DO THIS: The lines to return are those from the one containing "Write part 3" down to the one containing "knot_turn = math.atan2(ahead[1], ahead[0])", inclusive; return them exactly and nothing else.

Extracted records
>>>>>
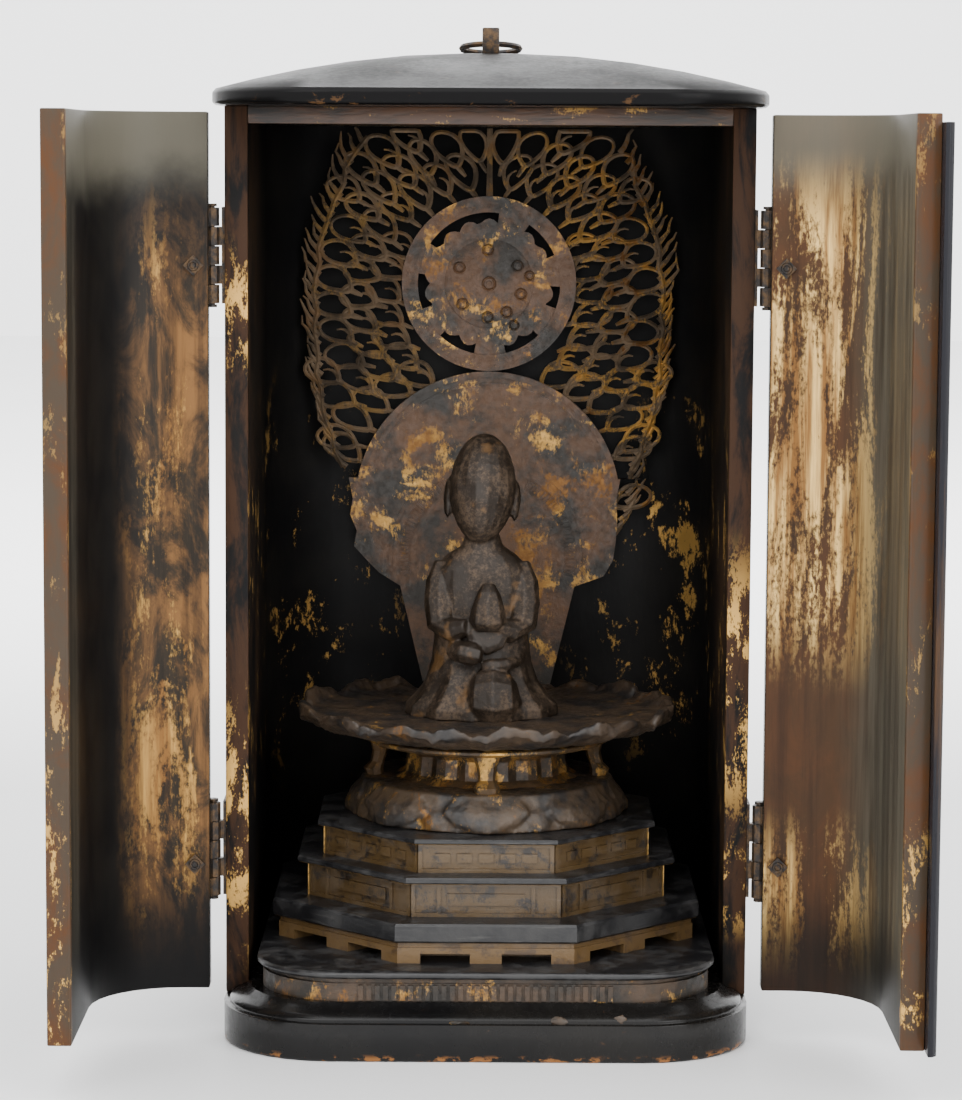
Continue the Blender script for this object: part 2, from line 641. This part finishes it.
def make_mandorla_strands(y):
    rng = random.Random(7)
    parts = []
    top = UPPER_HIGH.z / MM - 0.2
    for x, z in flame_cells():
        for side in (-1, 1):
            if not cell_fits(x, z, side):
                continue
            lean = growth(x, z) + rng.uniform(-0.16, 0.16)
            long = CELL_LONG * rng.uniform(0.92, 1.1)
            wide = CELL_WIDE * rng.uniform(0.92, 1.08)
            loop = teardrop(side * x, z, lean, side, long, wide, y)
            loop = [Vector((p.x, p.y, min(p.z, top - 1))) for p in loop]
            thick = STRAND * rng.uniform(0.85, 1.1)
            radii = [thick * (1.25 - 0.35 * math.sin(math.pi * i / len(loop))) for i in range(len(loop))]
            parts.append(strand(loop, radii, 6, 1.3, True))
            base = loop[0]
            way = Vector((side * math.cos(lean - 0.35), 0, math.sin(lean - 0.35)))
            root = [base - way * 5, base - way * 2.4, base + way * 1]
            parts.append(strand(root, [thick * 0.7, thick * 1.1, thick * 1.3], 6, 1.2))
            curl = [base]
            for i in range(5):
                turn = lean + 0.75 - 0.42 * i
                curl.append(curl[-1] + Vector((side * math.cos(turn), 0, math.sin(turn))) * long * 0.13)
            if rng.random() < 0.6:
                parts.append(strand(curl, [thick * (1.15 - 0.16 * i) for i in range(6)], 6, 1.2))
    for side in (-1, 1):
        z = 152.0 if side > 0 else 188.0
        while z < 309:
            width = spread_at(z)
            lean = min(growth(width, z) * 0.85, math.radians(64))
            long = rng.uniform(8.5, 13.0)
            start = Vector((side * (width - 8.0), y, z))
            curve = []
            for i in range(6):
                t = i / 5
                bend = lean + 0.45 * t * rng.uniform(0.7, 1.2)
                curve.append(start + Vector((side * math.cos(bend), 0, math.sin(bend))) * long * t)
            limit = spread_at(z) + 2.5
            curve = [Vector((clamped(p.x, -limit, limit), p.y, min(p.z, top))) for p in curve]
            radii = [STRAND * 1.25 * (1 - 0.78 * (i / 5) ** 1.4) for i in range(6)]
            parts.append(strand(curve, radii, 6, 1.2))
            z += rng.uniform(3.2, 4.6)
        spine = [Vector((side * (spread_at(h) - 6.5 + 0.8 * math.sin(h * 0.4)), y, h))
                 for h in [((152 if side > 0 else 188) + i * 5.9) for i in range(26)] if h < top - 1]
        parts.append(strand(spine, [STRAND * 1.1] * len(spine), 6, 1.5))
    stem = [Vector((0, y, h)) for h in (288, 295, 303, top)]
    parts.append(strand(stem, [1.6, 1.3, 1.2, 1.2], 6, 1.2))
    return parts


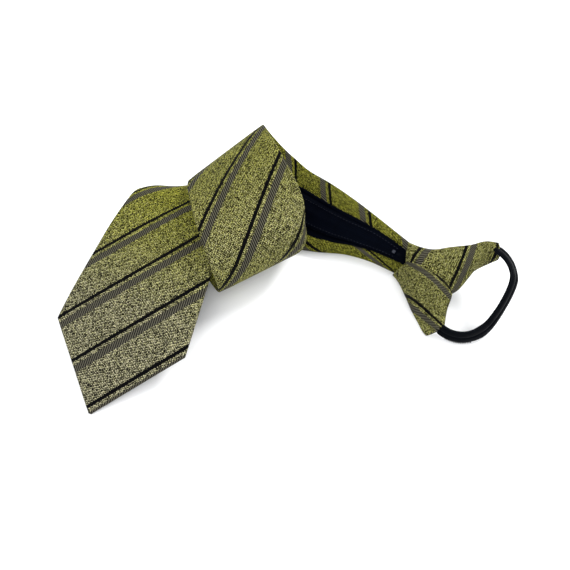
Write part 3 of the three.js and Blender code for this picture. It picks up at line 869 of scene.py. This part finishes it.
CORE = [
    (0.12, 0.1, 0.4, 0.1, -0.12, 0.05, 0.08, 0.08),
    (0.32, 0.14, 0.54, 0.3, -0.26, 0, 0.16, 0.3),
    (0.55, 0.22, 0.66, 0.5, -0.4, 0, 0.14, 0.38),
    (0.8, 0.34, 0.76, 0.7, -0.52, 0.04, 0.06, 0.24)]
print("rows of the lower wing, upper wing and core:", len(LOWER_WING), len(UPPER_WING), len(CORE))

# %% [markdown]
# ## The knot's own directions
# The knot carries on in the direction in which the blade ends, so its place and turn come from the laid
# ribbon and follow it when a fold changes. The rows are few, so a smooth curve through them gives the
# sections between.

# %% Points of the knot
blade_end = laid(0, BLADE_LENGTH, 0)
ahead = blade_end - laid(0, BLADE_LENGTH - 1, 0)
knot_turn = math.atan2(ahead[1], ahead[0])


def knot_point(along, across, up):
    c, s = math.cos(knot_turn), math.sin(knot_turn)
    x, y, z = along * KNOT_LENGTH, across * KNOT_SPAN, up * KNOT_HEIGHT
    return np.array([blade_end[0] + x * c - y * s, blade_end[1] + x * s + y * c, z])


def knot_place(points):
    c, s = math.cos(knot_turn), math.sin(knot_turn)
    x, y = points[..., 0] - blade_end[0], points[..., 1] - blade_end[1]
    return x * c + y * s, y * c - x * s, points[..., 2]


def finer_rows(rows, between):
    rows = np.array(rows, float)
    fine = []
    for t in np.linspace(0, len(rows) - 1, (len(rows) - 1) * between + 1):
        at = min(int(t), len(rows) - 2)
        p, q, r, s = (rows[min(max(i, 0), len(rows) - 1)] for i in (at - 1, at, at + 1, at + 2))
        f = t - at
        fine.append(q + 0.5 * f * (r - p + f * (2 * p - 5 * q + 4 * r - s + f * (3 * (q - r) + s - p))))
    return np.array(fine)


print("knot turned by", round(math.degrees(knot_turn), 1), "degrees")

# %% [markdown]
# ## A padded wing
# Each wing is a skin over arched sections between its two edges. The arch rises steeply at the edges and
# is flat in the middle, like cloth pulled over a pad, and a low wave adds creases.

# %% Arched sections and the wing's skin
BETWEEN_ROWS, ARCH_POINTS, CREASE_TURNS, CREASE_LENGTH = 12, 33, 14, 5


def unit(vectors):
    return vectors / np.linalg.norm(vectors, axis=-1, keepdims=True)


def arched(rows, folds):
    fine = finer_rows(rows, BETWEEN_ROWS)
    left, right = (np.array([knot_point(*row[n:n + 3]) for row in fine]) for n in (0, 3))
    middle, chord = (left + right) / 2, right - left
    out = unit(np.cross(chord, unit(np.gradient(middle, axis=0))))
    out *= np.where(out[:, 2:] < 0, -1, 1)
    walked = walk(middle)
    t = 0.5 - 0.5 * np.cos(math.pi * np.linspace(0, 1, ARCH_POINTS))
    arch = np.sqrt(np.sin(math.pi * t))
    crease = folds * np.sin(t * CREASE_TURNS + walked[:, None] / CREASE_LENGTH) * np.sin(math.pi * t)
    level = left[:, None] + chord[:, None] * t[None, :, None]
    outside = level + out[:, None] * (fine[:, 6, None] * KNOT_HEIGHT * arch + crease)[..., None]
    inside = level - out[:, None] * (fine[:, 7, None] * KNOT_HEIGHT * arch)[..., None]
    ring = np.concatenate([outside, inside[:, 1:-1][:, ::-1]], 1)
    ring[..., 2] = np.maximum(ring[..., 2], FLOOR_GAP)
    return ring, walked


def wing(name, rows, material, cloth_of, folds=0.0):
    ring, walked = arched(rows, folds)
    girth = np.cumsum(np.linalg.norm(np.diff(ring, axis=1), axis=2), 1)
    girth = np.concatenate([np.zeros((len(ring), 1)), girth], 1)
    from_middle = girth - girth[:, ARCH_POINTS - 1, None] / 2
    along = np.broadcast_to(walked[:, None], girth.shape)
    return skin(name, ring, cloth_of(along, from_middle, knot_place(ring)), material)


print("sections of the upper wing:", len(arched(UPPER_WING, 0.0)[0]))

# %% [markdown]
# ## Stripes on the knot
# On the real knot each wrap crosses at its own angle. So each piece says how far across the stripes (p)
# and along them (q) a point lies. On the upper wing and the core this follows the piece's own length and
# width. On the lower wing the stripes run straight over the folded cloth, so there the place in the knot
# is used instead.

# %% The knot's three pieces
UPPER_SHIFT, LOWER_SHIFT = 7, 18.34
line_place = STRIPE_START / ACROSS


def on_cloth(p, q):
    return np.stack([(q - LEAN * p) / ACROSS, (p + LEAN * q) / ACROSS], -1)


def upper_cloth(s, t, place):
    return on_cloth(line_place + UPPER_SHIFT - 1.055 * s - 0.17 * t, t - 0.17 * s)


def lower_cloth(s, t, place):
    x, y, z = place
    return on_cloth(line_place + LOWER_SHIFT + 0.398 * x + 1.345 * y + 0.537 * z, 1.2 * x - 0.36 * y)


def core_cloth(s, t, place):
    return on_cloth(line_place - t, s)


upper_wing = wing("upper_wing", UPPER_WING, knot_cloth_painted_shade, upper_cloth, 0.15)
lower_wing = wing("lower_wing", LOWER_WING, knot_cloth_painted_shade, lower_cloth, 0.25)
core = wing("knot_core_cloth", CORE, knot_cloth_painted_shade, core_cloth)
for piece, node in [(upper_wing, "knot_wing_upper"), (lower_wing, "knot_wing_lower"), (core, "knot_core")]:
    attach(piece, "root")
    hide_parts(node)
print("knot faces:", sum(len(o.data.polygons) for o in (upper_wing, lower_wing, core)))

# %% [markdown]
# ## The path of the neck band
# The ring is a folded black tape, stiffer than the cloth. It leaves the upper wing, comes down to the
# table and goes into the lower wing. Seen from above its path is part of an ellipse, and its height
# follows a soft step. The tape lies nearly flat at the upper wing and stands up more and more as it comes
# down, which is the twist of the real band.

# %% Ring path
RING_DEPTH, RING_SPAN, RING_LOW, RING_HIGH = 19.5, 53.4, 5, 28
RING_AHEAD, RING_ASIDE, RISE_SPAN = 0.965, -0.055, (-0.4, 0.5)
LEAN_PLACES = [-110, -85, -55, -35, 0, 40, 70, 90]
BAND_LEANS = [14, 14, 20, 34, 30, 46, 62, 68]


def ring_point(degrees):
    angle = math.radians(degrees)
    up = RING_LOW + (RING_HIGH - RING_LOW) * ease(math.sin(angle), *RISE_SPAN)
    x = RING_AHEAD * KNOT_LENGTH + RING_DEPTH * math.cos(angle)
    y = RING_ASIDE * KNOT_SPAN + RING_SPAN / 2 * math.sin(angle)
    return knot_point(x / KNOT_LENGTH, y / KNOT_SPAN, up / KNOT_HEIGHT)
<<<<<
RESPONSE:
Write part 3 of the three.js and Blender code for this picture. It picks up at line 869 of scene.py. This part finishes it.
CORE = [
    (0.12, 0.1, 0.4, 0.1, -0.12, 0.05, 0.08, 0.08),
    (0.32, 0.14, 0.54, 0.3, -0.26, 0, 0.16, 0.3),
    (0.55, 0.22, 0.66, 0.5, -0.4, 0, 0.14, 0.38),
    (0.8, 0.34, 0.76, 0.7, -0.52, 0.04, 0.06, 0.24)]
print("rows of the lower wing, upper wing and core:", len(LOWER_WING), len(UPPER_WING), len(CORE))

# %% [markdown]
# ## The knot's own directions
# The knot carries on in the direction in which the blade ends, so its place and turn come from the laid
# ribbon and follow it when a fold changes. The rows are few, so a smooth curve through them gives the
# sections between.

# %% Points of the knot
blade_end = laid(0, BLADE_LENGTH, 0)
ahead = blade_end - laid(0, BLADE_LENGTH - 1, 0)
knot_turn = math.atan2(ahead[1], ahead[0])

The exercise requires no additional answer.